Ist das Buch so schlecht oder gibt es andere, etwa rechtliche Hindernisse? Wie ist es zu erklären, dass dieses Buch über ein nicht sehr aktuelles Thema – ein junger Soldat im Zweiten Weltkrieg – sich zu einem sich beeindruckend stabil auf der Liste haltenden Bestseller entwickelte? Und schließlich: Muss man dieses uralte Werk wirklich lesen?
Proska krümmte den Finger, zog durch, zog mit geschlossenen Augen. Alle Kugeln fegten hinaus.
Wer mal wieder Siegfried Lenzens „Deutschstunde“ liest, wird überrascht sein, wie sehr dieser Roman aus der Zeit gefallen ist. Und zwar nicht nur inhaltlich, sondern auch stilistisch. Umso mehr darf man nun staunen über „Der Überläufer“, Lenzens neu entdeckten Roman. Die Geschichte des Soldaten Walter Proska liest sich wesentlich flüssiger als „Die Deutschstunde“. Außerdem ist sie spannend und wirkt so nah und aktuell, als hätte Lenz das Buch erst kürzlich verfasst.
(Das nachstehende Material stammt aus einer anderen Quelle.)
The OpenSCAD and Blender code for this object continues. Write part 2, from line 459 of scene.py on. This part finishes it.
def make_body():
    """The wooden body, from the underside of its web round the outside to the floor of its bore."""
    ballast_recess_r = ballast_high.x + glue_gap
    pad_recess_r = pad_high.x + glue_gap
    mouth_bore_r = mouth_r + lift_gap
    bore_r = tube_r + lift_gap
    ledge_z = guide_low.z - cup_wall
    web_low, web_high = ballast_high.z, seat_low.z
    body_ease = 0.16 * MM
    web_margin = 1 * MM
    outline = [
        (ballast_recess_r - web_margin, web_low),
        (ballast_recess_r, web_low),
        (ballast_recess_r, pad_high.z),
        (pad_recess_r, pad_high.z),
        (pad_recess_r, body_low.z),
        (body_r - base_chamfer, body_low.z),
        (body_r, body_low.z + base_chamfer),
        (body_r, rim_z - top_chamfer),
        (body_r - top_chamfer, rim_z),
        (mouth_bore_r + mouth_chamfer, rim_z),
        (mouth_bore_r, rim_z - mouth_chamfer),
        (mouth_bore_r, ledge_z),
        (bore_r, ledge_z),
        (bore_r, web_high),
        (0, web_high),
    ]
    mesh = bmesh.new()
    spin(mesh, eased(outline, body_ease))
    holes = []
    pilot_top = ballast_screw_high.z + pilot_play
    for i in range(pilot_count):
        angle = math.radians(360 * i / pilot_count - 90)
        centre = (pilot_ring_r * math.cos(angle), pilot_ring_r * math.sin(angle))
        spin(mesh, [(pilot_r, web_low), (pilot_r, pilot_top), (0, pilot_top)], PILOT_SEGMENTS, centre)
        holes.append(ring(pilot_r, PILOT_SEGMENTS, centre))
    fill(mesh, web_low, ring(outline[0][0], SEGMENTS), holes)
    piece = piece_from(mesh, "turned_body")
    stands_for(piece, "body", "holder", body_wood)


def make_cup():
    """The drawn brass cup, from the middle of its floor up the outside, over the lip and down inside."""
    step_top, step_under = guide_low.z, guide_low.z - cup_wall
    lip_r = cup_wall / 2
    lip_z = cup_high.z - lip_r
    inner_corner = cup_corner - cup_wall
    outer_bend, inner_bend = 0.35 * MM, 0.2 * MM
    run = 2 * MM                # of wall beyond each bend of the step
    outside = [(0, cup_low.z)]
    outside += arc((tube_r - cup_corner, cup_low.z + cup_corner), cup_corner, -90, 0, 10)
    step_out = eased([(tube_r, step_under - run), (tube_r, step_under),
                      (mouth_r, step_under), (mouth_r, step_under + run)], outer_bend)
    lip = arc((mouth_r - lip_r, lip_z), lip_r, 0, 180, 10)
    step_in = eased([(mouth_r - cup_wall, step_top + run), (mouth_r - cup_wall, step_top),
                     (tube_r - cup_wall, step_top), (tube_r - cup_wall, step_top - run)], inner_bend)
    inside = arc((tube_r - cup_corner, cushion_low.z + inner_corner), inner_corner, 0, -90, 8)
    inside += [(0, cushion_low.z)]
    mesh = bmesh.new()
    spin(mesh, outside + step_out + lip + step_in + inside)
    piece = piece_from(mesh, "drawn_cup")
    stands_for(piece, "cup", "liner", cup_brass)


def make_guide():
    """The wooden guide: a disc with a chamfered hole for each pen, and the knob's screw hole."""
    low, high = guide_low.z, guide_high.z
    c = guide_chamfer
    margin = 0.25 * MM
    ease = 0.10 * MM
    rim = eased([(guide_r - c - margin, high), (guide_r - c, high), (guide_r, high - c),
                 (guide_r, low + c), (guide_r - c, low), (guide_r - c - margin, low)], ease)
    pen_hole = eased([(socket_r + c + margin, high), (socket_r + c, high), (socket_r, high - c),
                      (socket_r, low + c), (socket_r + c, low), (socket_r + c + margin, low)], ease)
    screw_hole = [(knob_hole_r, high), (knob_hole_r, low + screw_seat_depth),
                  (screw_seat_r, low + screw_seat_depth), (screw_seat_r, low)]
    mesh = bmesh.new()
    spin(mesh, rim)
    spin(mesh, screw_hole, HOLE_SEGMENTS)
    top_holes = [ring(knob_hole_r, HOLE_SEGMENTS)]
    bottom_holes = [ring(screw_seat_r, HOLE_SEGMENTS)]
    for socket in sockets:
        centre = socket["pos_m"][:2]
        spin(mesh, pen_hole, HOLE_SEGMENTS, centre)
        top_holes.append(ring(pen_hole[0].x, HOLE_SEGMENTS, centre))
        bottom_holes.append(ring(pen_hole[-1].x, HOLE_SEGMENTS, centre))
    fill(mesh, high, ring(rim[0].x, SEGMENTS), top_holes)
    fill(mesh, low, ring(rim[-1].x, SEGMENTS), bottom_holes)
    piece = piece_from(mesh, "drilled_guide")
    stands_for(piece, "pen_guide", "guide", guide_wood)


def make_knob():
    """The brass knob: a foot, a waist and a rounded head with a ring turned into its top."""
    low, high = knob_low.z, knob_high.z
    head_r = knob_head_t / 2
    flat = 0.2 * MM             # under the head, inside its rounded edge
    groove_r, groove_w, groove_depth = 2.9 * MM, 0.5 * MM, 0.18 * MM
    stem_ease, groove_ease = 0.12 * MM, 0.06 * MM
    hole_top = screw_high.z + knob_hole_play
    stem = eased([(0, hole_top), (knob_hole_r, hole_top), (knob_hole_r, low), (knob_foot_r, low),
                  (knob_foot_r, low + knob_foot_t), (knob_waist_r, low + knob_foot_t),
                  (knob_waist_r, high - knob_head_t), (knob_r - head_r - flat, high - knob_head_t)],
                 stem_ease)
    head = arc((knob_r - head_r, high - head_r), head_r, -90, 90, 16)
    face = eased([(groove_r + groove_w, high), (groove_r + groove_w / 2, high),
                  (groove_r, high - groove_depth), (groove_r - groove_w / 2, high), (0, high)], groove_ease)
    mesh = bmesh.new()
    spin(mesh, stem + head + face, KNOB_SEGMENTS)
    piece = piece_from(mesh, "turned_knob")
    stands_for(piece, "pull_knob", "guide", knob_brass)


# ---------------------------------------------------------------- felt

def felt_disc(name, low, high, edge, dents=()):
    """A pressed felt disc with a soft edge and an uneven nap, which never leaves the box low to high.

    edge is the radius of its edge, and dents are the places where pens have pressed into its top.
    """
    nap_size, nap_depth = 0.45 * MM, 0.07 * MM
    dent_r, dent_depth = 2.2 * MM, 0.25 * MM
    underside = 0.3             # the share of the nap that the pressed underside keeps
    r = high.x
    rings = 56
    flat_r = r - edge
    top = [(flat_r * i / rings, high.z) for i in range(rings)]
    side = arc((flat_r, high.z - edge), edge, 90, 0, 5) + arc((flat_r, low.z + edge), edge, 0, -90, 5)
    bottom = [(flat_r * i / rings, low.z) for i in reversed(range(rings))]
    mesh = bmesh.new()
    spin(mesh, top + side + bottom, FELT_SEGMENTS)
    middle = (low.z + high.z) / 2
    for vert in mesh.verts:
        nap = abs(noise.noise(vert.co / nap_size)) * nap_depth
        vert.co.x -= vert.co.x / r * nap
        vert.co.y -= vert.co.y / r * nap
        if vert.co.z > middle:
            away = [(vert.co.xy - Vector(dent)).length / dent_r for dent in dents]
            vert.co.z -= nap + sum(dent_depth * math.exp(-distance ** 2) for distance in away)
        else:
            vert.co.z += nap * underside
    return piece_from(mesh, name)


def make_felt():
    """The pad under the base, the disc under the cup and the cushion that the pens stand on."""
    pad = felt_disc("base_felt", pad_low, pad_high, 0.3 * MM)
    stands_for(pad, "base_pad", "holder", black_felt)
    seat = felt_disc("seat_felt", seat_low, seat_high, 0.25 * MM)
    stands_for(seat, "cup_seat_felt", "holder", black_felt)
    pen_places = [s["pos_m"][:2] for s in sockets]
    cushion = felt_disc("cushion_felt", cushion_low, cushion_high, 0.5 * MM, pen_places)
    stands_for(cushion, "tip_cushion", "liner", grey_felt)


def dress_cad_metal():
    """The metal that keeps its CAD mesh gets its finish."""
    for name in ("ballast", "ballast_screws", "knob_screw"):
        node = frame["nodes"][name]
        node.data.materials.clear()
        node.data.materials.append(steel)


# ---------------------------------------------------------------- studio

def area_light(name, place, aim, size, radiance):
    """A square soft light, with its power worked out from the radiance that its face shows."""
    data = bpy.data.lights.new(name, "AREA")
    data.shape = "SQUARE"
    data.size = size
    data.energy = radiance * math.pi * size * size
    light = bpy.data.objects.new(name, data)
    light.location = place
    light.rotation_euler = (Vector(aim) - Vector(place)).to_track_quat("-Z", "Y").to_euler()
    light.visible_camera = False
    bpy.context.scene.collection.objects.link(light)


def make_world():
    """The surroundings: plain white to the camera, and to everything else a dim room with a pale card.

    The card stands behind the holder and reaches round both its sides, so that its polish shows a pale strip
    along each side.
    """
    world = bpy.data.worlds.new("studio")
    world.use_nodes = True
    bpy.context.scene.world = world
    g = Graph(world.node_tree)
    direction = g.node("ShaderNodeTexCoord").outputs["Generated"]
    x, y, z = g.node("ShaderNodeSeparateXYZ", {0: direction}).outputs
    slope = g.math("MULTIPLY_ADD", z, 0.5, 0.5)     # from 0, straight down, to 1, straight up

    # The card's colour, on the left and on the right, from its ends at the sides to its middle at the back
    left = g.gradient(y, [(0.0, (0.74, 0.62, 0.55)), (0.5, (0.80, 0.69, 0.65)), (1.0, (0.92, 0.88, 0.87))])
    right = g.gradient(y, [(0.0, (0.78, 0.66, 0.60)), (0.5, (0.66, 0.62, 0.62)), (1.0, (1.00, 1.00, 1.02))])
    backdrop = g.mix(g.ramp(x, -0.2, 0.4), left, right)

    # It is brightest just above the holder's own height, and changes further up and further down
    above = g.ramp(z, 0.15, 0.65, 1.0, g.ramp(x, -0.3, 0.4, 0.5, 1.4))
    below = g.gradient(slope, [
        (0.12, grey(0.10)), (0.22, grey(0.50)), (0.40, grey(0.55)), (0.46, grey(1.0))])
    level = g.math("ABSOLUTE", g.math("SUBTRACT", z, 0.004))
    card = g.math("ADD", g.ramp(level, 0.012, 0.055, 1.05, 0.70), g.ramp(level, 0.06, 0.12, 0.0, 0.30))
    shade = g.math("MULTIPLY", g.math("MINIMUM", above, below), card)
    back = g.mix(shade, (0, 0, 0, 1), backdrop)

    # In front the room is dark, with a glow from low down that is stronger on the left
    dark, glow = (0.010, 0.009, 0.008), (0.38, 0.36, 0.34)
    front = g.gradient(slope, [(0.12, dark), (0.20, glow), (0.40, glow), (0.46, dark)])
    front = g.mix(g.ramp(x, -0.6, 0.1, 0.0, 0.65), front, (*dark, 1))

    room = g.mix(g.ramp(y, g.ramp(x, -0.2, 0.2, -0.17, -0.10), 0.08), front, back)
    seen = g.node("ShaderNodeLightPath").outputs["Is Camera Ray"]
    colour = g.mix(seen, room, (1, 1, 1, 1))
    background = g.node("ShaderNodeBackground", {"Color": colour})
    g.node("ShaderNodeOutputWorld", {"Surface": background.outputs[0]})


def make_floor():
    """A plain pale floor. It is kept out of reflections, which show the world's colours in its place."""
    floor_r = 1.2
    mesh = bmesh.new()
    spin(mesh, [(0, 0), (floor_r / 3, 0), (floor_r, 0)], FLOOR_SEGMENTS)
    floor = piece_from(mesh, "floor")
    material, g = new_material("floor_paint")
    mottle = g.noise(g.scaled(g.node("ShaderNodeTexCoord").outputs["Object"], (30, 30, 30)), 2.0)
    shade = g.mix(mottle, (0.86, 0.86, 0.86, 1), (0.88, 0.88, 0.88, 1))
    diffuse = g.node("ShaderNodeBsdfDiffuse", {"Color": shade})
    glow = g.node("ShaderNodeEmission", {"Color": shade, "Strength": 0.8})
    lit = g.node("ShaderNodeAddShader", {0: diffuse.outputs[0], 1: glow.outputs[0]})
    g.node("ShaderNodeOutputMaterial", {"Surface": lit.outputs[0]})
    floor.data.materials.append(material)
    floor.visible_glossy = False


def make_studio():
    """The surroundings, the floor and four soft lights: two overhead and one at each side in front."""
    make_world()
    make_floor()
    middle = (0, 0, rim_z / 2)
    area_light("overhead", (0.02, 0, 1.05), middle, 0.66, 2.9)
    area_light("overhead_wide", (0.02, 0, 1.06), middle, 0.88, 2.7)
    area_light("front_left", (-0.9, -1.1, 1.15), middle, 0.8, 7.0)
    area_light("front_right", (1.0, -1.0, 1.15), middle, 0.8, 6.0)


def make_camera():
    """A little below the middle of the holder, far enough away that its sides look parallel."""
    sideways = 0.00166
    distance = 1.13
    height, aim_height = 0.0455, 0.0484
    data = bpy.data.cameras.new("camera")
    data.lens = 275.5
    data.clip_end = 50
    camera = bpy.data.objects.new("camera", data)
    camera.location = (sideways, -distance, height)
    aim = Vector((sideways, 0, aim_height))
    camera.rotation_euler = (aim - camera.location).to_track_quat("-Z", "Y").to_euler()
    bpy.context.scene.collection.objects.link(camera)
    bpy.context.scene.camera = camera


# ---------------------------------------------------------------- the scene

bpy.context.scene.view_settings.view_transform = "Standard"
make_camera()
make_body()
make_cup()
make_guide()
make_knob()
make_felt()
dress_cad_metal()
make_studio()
Umso rätselhafter ist es, dass dieses Buch, das Lenz 1952 fertigstellte, erst heute erscheint. Seinerzeit riet Lenzens Lektor davon ab, das Werk zu veröffentlichen. Sieben Jahre nach dem Krieg, so meinte er, interessiere sich niemand für das Schicksal eines Soldaten im Partisanenkrieg an der Ostfront. Außerdem laufe der Held, ein Wehrmachtssoldat, um dem Tod zu entkommen zur feindlichen Roten Armee über. Eine derartige Desertion sei den Lesern kurz nach dem Krieg nicht zuzumuten. Seinerzeit mag dies gestimmt haben.
Aber weshalb hat Lenz dieses wertvolle Buch später nicht noch einmal hervorgeholt? War die Enttäuschung über die Ablehnung durch den Lektor so groß, dass er dieses Erlebnis Zeit seines Lebens verdrängte? Und mit ihm das völlig ausgearbeitete Manuskript?
Proska zerrte die Frau auf die Wiese. Er ließ sich fallen und zog die Frau mit herab. Sie lag halb auf ihm, ihr Körper zitterte.
Beim heutigen Lesen nun stellt sich permanent die Frage, ob der Text womöglich deshalb so modern wirkt, weil das Lektorat vor der Veröffentlichung noch gehörig Hand angelegt hat, um die Geschichte für die heutige Leserschaft zugänglich zu machen. Doch laut Auskunft des Verlags Hoffmann & Campe ist dies nicht der Fall.
Und so beglückt uns Siegfried Lenz, der 2014 starb, posthum mit einem seiner besten Werke. Das Manuskript wurde erst im vergangenen Jahr und mehr durch Zufall im Nachlass des Schriftstellers, der im Literaturarchiv Marbach liegt, entdeckt. Der Spiegel schreibt von einer „Sensation“. Das ist vielleicht ein bisschen übertrieben, aber ein lesenswerter Roman ist „Der Überläufer“ allemal. Ähnlich wie in der „Deutschstunde“ werden hier Themen wie Pflichterfüllung, Treue, Verlässlichkeit und Gewissen behandelt. Aber hier geschieht dies auf wesentlich unterhaltsamere Weise als in der „Deutschstunde“. Die ganze Erzählweise ist einfacher, direkter und damit leichter zugänglich.
Hier gibt es keine Jungen mehr. Sie haben alle einen Beruf, Töten und Sterben.
Neben einer berührend detaillierten Beschreibung des Frontalltags eines Soldaten im Zweiten Weltkrieg – ödes Warten und Verstecken, Kuschen vor Vorgesetzten, sinnloses Töten und Sterben – entspinnt Lenz auch eine kleine Liebesgeschichte. Gefühle, Hoffnung, Sehnsüchte und Ängste eines jungen Soldaten werden hier wie dort in grandioser Nachvollziehbarkeit beschrieben.
Die Lektüre lohnt sich besonders für historisch interessierte Leser, vor allem solche, die etwas über den Soldatenalltag im Zweiten Weltkrieg erfahren wollen. Lenz erzählt hier aus erster Hand. Er war selbst Soldat, er desertierte und geriet in Kriegsgefangenschaft. Seine Erzählung ist absolut glaubwürdig und deshalb packend, gerade auch für sehr junge Leser.